The desk was utilitarian, like the rest of the room, and I dusted it off with the palms of my hands.  The outside did not advertise electricity, but it was there.  The dirty lit desk lamp concurred.  The smell of just-boiled tea was subtly easing around its pot’s edges, waiting and taunting since it had been left unattended.  We would drink some later, after Tom came off of his bed and out of meditation.

Tom softly walked over to the pot and poured two mugs full, trying not to disturb me with the rattling spoon of his mixing honey.  Tom sat cross-legged on his bed while I talked and walked around to different spots in the room, stopping for emphasis or wherever seemed comfortable.  We discussed electricity being taken for granted, his ex-girlfriend Trish, and the graffiti left on the walls from when this was a girl’s horse riding camp.

I shifted the subject to my prime area of concern for him: the commune-like meditation center that he was a believing part of.  My first thoughts, when I read his vague descriptions in letters, centered around cults.  His idealism and intelligence made him a susceptible candidate.  “Checking it out”, as his mother had wanted me to do, was always in my mind.  No problem, I was planning on it anyhow.

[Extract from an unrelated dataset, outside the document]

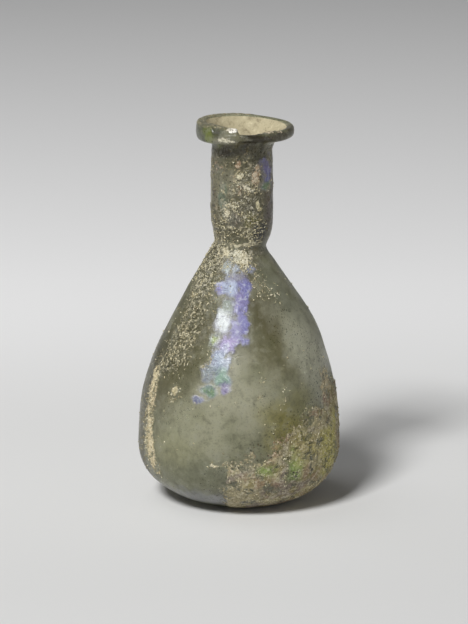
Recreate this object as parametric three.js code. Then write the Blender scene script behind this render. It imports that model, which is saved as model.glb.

Tom probably did not need someone else to mother him, but he genuinely appreciated my concern.  After bringing it out openly and squarely, he thanked me.  His hug the next morning said a lot.  I initially picked up his books on the I Ching, an ancient Chinese philosophy that promoted inner peace and relied on mysticism.  It was the basis for the teachings he received.

He respected my doubts of the mystical aspects.  Random chance and heavily generalized statements worked like astrology: always right, with a wrong easily explained away.  Whatever its faults though, Tom seemed to have mellowed and relaxed about life.  His ex-girlfriend apparently “opened his eyes” to some problems at the ashram, and his unquestioning enthusiasm for the ashram had waned.  But he felt it was a good experience for him, and in some ways I did as well.  After talking with him about what were perhaps better paths ahead, he said he wanted to move out and away soon.  He planned to restart college in the fall, majoring in environmental design.  The experience at the ashram had put him on a personal track, and college seemed to be his next perceived crossing.

As to whether or not the ashram or the organization behind it had cultish aspects to it, I did not know enough about life there.  Tom was free to move in and out as he desired, and the facilities were very pleasant and removed just enough from the road to be peaceful.  It was officially a meditation center, but residents like Tom worked at an outside, connected job and did chores around the facilities.  All for only room and board.  In Tom’s case, he worked as a dishwasher at Rudy’s restaurant in Boulder, and had also been doing carpentry work on a new two story building to be used for administration and massage.  That arrangement seemed lopsidedly in favor of the ashram, at least economically.

Trish apparently tuned him on to the organization’s lack of conscientiousness and respect for the environment.  He also recognized a use of fear and intimidation in some teachings and policies.  Definite marks that made me wary.  However, Tom seemed well and content, and his newfound see-through view of the organization was reassuring.  Though he was not as critical or objective as I would have been, he was also a different person who might have rejected my level of cynicism.  I hoped he would do well in his decisions ahead, and I had more confidence in that since I came to visit and talk it through with him.

Two weeks later, I received a letter from Tom.  He had separated from the organization and was moving forward on his new path.